Tomio Okamura, leader du SPD, Marine Le Pen, cheffe du Rassemblement National et Geert Wilders tête d’affiche du PVV à Prague le 25 avril 2019.

Tomio Okamura, leader du SPD, Marine Le Pen, cheffe du Rassemblement National et Geert Wilders tête d’affiche du PVV à Prague le 25 avril 2019.

L’heure est aux grandes remises en question aux Pays-Bas, depuis l’arrivée au pouvoir du Parti pour la liberté (PVV), la formation d’extrême droite de Geert Wilders. Et le groupe français Naval Group pourrait bien en faire les frais. En mars, ce leader européen de la construction navale de défense avait remporté un appel d’offres lancé, en 2017, par le gouvernement néerlandais pour le remplacement des sous-marins Walrus de la marine nationale. Naval Group avait décroché le contrat pour la livraison de quatre sous-marins océaniques de type Barracuda à propulsion diesel-électrique, face au consortium néerlando-suédois Damen-Saab et à l’allemand ThyssenKrupp Marine Systems.

 

L’investissement, estimé initialement à 2,5 milliards d’euros, pourrait atteindre les 5,8 milliards. La première livraison des engins à construire à Cherbourg (Manche) était prévue entre 2034 et 2037, à condition toutefois que les députés de la Seconde Chambre de La Haye entérinent la décision du gouvernement démissionnaire de Mark Rutte. La composition de cette assemblée a été bouleversée après les législatives de novembre 2023 et plus rien ne semble sûr désormais.

 

L’offre française avait été jugée « équilibrée, poly­valente et réaliste » et répondait apparemment à la demande des Pays-Bas pour une importante contribution de l’industrie locale. Naval Group Netherlands est associé à des industriels locaux et au chantier naval Royal IHC, basé à Kinderdijk, près de Rotterdam.

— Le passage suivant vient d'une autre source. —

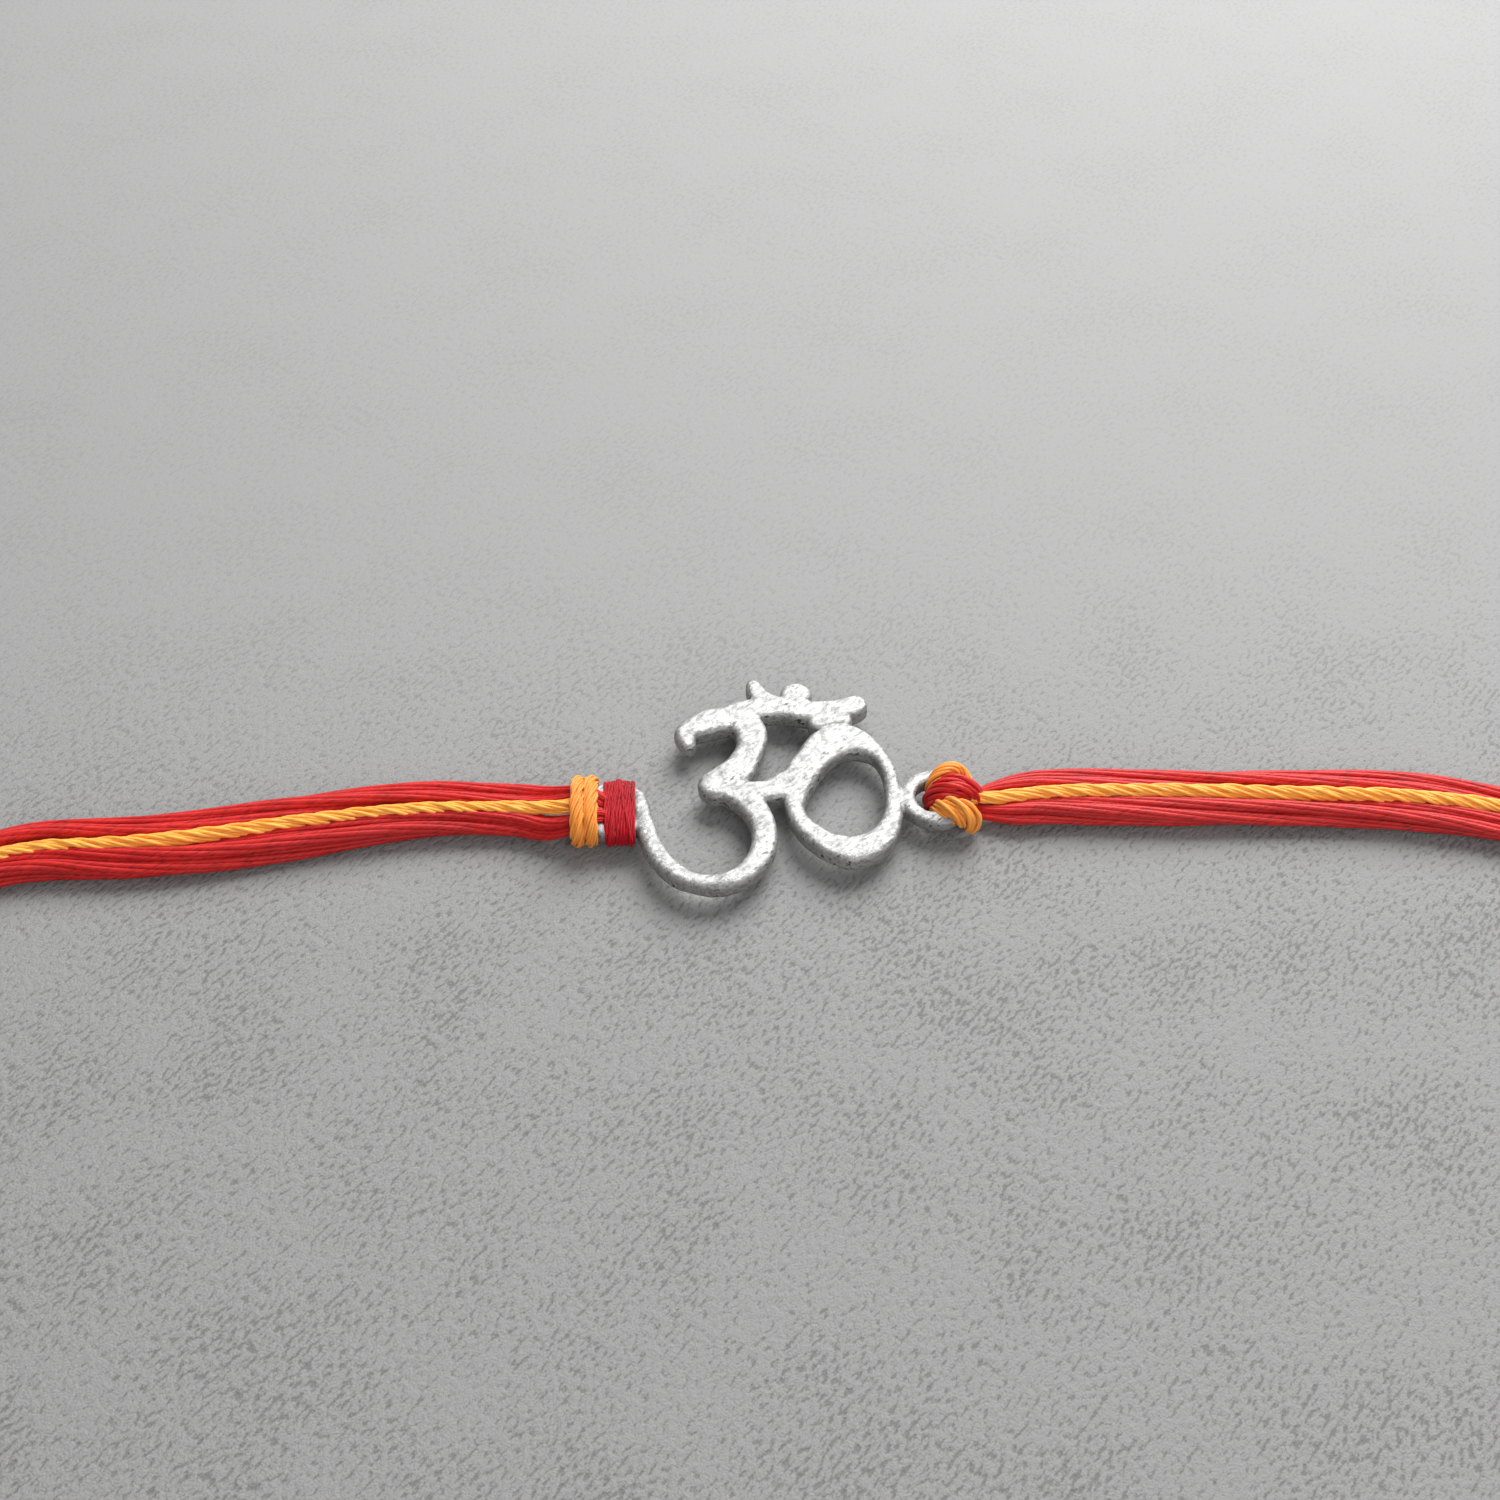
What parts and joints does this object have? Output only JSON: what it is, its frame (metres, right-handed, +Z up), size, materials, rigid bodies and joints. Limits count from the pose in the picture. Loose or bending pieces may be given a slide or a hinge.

Il restait seulement à négocier précisément les termes du contrat.

 

Dès l’annonce de la commande envisagée, des députés avaient cependant manifesté des réticences et posé 200 questions à Christophe van der Maat, le secrétaire d’Etat (libéral) chargé de la défense au sein du gouvernement démissionnaire et partisan de la commande à Naval Group.

 

« Soucis sérieux »

Cette hostilité s’est renforcée après la victoire électorale du PVV et l’affaiblissement du Parti populaire pour la liberté et la démocratie (VVD), dont M. Rutte a cédé la direction avant le scrutin de 2023. Le dossier des sous-marins est même devenu l’enjeu d’une bataille politique, comme l’a illustré un débat très animé qui s’est tenu, lundi 3 juin, à la Seconde Chambre.

 

En présence de M. van der Maat, le PVV a laissé entendre que les compensations envisagées pour l’industrie nationale étaient insuffisantes, d’où ses « soucis sérieux ». Il a été appuyé par le Mouvement agriculteur-citoyen, l’un de ses trois alliés au sein de la future équipe ministérielle, qui remet aussi en cause les modalités d’attribution du contrat au groupe français. Les deux autres partis de la coalition, le VVD et le Nouveau Contrat social (centre droit) sont, en revanche, favorables à la conclusion définitive du marché.

 

Soucieuse d’accentuer cette première brèche dans la future coalition, l’alliance écologiste-socialiste, première formation d’opposition, a déposé une motion conditionnant son éventuel accord au fait que le dossier serait endossé par le futur gouvernement. Une manière de tenter de diviser celui-ci alors même que sa composition n’est pas encore connue, les quatre partis qui le composeront s’étant, jusqu’ici, seulement mis d’accord sur le nom du premier ministre, Dick Schoof, un haut fonctionnaire.

 

Frans Timmermans, ancien commissaire européen et dirigeant de la gauche « verte et rouge », avait affirmé précédemment qu’il refuserait de jouer les roues de secours au cas où l’extrême droite s’opposerait à certaines décisions, comme, par exemple, la poursuite de l’aide à l’Ukraine, que M. Wilders a jusqu’ici acceptée du bout des lèvres, ou la lutte contre les ingérences étrangères.

 

Jetant un peu plus d’huile sur le feu, le Parti politique calviniste, une petite formation protestante qui était favorable à l’offre de Damen-Saab, a déposé, lundi, un autre texte, visant à suspendre le contrat avec Naval Group. Les votes auront lieu le 11 juin et il n’est pas exclu qu’une majorité favorable au gel ou à la remise en question de la commande se dégage.

 

Tobias Claiser avec Jean-Pierre Stroobants (Bruxelles, correspondant)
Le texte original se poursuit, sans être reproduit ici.